▶ _Data_:

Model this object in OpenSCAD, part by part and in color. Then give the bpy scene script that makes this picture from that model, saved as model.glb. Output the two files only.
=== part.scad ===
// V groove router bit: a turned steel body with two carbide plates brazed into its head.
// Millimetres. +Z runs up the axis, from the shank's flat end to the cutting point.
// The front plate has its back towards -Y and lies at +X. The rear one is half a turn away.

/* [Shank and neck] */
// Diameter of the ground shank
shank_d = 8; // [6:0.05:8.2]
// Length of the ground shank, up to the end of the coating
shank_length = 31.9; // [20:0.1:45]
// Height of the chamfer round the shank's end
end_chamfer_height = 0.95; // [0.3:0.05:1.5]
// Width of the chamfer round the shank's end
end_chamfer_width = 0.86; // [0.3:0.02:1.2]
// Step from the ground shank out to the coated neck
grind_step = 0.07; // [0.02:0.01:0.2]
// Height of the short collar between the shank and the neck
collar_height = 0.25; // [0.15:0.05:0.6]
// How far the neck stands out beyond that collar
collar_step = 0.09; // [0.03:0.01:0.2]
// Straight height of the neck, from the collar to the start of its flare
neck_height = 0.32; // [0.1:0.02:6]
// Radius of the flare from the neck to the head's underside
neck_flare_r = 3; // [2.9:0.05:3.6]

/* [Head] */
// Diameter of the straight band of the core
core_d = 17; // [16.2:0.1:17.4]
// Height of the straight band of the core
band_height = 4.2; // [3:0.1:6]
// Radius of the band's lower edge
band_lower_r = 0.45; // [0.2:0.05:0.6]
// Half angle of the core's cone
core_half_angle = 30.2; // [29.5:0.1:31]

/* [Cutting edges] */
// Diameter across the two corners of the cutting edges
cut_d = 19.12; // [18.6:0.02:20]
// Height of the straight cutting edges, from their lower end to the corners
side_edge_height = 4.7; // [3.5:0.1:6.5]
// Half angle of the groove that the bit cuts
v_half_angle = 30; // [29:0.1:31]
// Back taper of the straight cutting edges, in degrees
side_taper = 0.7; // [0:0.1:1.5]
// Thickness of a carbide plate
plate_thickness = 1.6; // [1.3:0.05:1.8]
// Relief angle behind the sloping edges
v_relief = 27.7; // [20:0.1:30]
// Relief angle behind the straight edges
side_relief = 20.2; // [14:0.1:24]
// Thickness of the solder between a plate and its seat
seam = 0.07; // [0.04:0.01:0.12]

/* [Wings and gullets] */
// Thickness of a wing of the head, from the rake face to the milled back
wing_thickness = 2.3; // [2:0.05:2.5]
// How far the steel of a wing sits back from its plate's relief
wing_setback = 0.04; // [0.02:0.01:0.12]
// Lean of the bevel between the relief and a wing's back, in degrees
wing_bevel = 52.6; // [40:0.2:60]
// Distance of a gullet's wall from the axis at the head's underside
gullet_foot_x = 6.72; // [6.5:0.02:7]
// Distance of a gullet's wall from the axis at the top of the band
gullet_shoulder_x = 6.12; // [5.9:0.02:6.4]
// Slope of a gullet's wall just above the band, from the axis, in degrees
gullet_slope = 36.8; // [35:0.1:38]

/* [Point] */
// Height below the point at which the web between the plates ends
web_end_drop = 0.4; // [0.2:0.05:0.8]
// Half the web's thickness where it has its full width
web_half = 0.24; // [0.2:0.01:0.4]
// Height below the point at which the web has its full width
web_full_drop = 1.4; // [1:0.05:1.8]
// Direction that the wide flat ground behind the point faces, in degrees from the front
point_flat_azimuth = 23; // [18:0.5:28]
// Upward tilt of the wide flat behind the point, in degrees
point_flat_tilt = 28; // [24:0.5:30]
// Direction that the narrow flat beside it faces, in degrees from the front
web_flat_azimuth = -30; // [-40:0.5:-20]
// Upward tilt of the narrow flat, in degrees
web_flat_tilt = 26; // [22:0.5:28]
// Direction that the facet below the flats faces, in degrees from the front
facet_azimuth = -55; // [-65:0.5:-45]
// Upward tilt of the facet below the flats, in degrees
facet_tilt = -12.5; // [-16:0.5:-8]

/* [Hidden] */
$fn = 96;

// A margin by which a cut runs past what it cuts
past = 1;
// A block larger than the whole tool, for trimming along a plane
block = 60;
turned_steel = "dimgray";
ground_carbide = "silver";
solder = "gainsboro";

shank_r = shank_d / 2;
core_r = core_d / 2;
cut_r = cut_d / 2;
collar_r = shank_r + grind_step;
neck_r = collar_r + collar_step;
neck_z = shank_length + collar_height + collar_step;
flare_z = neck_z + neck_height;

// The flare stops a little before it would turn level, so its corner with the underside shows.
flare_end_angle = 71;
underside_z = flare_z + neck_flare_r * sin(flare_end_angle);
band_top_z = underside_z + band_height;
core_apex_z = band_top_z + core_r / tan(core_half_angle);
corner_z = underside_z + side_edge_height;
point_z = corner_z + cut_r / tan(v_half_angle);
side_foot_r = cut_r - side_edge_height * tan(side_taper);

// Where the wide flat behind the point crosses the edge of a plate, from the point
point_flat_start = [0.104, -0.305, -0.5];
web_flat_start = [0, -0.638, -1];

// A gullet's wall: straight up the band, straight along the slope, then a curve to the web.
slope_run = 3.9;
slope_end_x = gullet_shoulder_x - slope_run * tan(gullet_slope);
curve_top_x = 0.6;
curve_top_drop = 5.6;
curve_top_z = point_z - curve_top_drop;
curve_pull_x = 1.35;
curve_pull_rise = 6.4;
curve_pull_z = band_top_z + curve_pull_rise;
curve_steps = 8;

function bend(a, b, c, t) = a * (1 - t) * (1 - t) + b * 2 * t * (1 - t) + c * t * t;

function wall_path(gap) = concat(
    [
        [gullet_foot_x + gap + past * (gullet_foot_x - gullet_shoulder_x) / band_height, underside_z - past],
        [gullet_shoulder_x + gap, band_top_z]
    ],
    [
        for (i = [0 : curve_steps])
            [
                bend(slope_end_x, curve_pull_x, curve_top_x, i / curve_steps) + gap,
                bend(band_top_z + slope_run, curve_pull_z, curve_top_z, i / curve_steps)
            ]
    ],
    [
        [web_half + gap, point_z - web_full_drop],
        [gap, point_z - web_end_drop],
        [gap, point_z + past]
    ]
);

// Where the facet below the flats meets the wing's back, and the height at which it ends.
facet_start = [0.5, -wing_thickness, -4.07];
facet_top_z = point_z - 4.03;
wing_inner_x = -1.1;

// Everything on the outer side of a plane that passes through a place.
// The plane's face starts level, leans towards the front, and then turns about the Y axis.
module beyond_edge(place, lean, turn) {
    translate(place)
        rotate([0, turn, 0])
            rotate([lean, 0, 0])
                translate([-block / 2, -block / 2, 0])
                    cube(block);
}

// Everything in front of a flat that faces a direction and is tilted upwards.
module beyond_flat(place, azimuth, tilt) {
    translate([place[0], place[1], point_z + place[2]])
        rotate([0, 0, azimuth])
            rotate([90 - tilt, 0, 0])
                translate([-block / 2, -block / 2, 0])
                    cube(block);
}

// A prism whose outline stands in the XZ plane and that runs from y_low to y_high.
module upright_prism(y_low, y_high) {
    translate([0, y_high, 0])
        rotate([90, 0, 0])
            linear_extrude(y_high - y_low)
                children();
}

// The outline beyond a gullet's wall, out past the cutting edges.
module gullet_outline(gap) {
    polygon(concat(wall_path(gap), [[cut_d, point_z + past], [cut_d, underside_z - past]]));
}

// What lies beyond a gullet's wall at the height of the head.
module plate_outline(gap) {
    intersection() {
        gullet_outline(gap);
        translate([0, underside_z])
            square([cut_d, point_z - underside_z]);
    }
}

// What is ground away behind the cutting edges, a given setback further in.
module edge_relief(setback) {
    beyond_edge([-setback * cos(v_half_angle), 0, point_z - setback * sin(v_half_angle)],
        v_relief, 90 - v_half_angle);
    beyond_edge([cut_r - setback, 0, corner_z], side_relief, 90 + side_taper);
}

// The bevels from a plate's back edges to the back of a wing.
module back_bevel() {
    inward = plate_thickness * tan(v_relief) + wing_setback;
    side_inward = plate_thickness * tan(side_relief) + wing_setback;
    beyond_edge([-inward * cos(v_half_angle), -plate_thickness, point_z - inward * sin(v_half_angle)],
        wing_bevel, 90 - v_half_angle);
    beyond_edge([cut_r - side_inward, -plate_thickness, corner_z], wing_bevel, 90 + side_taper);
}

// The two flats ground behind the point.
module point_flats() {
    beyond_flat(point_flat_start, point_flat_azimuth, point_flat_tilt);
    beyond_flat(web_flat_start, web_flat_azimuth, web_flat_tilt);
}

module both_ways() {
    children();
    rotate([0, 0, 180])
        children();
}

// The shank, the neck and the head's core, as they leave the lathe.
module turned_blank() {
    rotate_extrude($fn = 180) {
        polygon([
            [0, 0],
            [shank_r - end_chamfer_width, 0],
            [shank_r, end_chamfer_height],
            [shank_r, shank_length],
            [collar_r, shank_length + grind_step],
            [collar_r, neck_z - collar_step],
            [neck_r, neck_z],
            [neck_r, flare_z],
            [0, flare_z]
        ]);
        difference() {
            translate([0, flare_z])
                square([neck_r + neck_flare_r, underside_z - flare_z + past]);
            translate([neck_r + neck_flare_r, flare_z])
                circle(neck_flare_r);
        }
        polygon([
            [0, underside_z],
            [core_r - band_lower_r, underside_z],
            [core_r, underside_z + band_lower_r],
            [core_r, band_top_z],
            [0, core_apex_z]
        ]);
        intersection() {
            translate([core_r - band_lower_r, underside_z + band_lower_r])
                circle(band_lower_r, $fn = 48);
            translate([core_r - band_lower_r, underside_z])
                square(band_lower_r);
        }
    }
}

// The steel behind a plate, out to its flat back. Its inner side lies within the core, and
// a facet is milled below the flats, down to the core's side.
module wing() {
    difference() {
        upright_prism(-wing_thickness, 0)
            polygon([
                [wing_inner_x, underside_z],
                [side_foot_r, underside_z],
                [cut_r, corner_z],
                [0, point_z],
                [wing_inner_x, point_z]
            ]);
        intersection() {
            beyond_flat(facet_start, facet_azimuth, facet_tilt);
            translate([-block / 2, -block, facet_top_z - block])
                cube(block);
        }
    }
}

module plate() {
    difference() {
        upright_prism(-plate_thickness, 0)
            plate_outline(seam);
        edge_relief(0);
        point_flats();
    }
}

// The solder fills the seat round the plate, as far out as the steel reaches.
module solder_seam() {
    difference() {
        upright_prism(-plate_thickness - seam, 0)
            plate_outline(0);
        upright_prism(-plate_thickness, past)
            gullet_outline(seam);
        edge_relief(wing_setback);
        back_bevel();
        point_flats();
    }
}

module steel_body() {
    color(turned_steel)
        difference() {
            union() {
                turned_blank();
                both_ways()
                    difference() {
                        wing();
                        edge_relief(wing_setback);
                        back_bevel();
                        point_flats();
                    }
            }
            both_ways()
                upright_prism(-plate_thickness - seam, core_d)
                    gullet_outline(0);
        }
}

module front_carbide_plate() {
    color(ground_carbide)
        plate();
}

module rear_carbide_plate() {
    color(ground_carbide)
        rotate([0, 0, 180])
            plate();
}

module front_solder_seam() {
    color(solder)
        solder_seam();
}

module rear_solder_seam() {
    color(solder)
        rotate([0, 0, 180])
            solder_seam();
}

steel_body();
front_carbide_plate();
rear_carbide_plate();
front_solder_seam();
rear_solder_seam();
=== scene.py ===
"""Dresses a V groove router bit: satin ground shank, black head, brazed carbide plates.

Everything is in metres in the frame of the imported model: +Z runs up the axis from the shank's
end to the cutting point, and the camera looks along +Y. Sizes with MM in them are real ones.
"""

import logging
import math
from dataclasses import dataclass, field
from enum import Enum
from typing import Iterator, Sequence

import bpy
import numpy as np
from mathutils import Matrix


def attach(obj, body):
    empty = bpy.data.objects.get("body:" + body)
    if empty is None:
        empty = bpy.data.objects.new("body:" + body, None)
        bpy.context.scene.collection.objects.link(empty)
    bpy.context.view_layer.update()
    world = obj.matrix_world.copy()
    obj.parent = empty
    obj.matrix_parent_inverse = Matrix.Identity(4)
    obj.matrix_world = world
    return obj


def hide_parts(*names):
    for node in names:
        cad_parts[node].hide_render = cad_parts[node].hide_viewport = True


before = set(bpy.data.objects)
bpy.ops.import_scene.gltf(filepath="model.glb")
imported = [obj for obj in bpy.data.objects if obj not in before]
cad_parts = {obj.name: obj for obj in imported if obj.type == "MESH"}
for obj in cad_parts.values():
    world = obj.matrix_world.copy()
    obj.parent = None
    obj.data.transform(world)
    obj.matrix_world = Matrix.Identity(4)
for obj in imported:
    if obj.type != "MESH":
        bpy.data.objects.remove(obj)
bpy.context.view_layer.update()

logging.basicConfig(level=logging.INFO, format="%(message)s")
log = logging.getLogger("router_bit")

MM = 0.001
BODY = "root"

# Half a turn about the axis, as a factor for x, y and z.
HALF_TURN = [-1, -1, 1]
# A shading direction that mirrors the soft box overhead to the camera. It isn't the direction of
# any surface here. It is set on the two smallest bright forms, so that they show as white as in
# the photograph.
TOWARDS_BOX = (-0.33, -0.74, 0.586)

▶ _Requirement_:
Copy exactly, and only, the lines from the one containing "steel_body();" through the one containing "before = set(bpy.data.objects)".

▶ _Exercise answer_:
steel_body();
front_carbide_plate();
rear_carbide_plate();
front_solder_seam();
rear_solder_seam();
=== scene.py ===
"""Dresses a V groove router bit: satin ground shank, black head, brazed carbide plates.

Everything is in metres in the frame of the imported model: +Z runs up the axis from the shank's
end to the cutting point, and the camera looks along +Y. Sizes with MM in them are real ones.
"""

import logging
import math
from dataclasses import dataclass, field
from enum import Enum
from typing import Iterator, Sequence

import bpy
import numpy as np
from mathutils import Matrix


def attach(obj, body):
    empty = bpy.data.objects.get("body:" + body)
    if empty is None:
        empty = bpy.data.objects.new("body:" + body, None)
        bpy.context.scene.collection.objects.link(empty)
    bpy.context.view_layer.update()
    world = obj.matrix_world.copy()
    obj.parent = empty
    obj.matrix_parent_inverse = Matrix.Identity(4)
    obj.matrix_world = world
    return obj


def hide_parts(*names):
    for node in names:
        cad_parts[node].hide_render = cad_parts[node].hide_viewport = True


before = set(bpy.data.objects)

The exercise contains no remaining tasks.